Just down the road from Immaculate Conception Parish here in Melbourne Beach is a small park on the beach commemorating the spot where the Spanish explorer and 1st Governor of Puerto Rico, Ponce de Leon (1475-1521) touched down in Florida in April 2, 1513. He came with three ships and over 200 crewmen, looking for gold and new land for Spain–not for the  “Fountain of Youth” as later legend claimed.

He called the land “Florida” because it was the Easter season, in Spanish “Pascua florida,”  “Easter of the flowers.”

There’s going to be a big celebration here next April, 2013, 500 years after his arrival.

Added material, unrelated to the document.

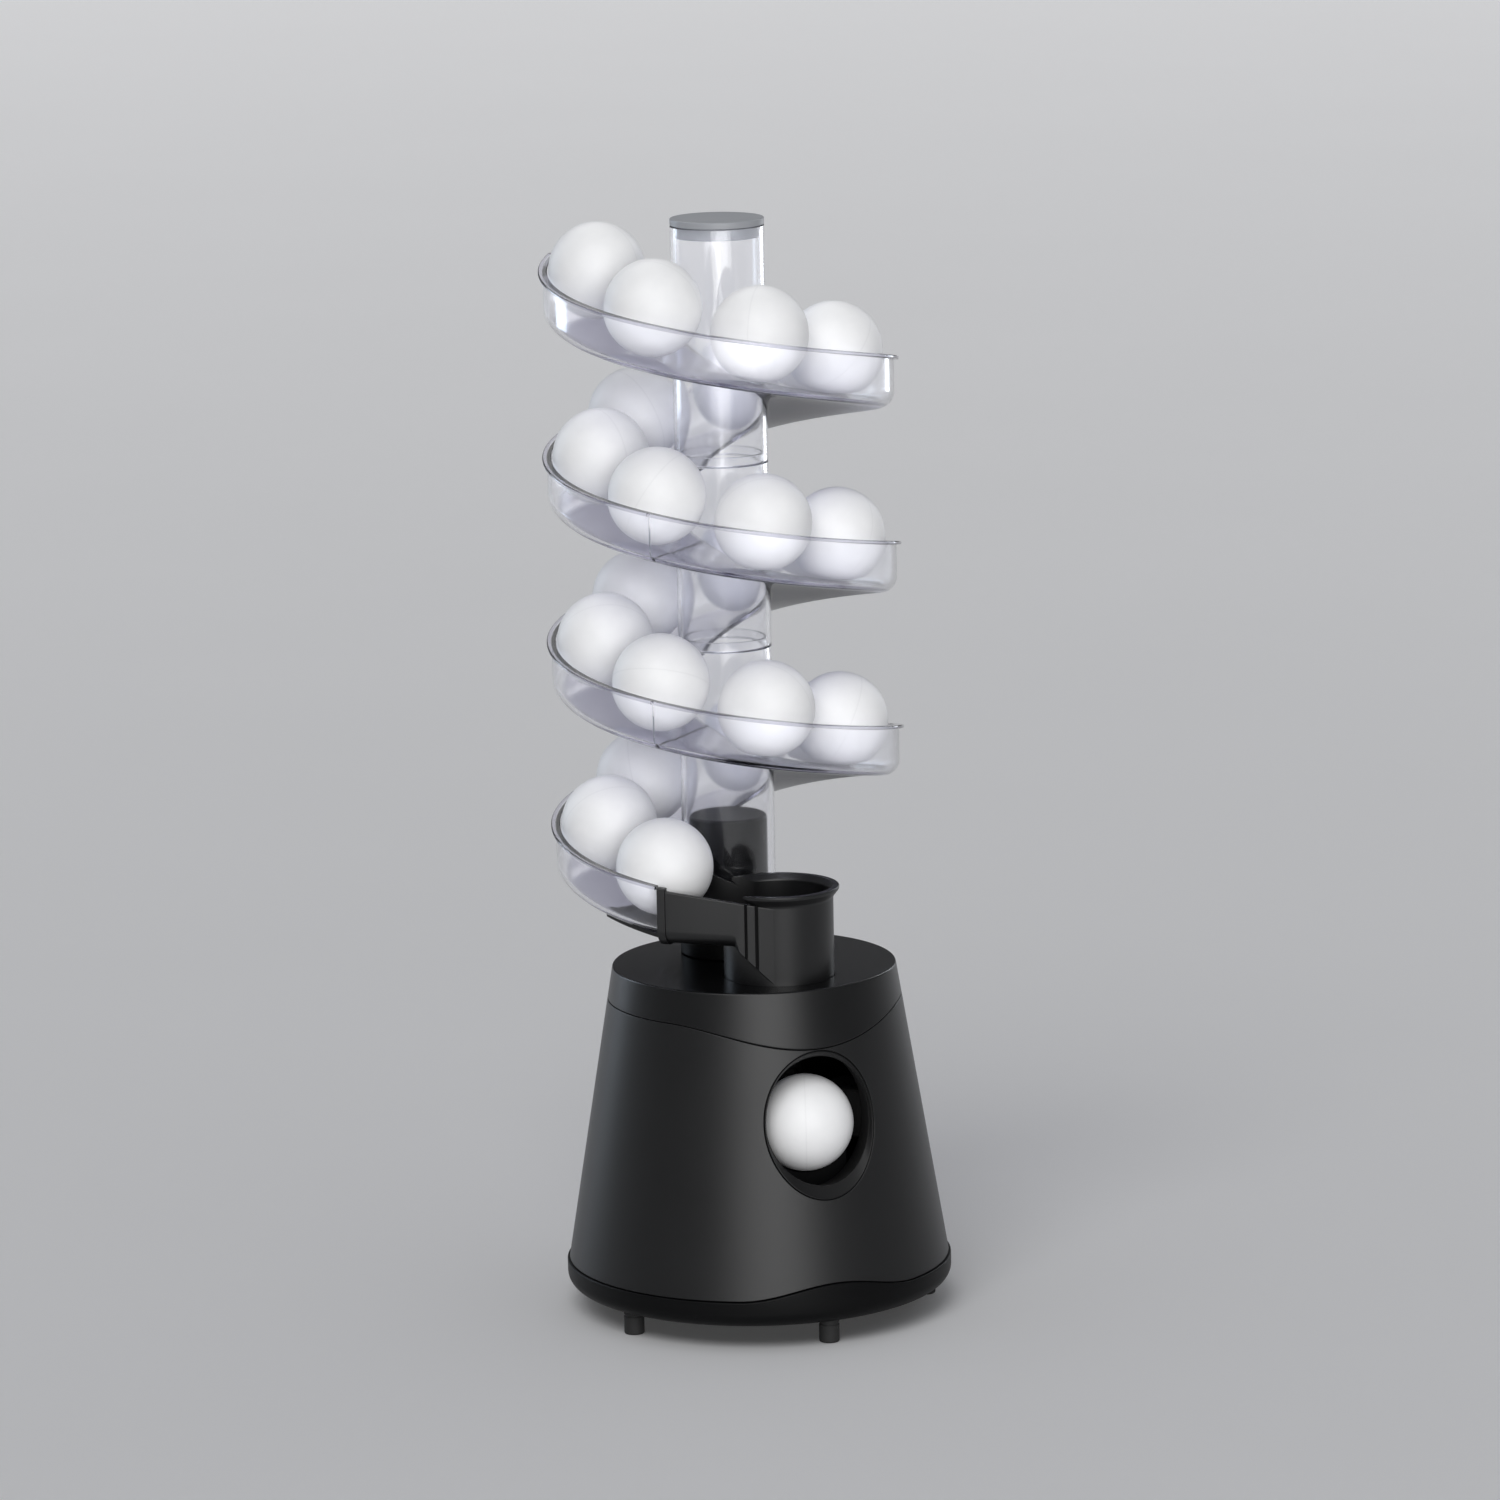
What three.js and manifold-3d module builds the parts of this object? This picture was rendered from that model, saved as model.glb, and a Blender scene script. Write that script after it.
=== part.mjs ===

Certainly, that day brought grief to the native peoples, many of whom suffered death and enslavement at the hands of the newcomers. The Spaniards who came were battle-hardened veterans of the recent triumphant campaign against the Moors and they used the tools of war to get their way.

So what’s to celebrate? Can we say this was in God’s plan that his kingdom come through Jesus Christ. The conquerors were Christians who came here, and  like their Jewish predecessors who invaded Canaan from the Sinai desert centuries ago,  they came by way of the sword. Unfortunately, we learn the teachings of Jesus slowly, “Put your sword into its place, for those who take up the sword will perish by the sword.”

Religion, in spite of what many think, looks to the future more than the past. It’s about what is to come and how we can get there. Our nation is dedicated to Mary, under the title of her Immaculate Conception. She was free from the sin that marked her ancestors and ours. The dedication expressed a hope that this new land be unmarked by the old rivalries, ambitions and sins of the Old World.

That hope may still be unfulfilled, but it’s interesting that close by the site where Ponce de Leon came ashore, where the 500th anniversary celebration will occur next Easter, is the Church of the Immaculate Conception, dedicated to the humble woman who carried no sword.

Can our Catholic faith offer that noble hope for the years to come?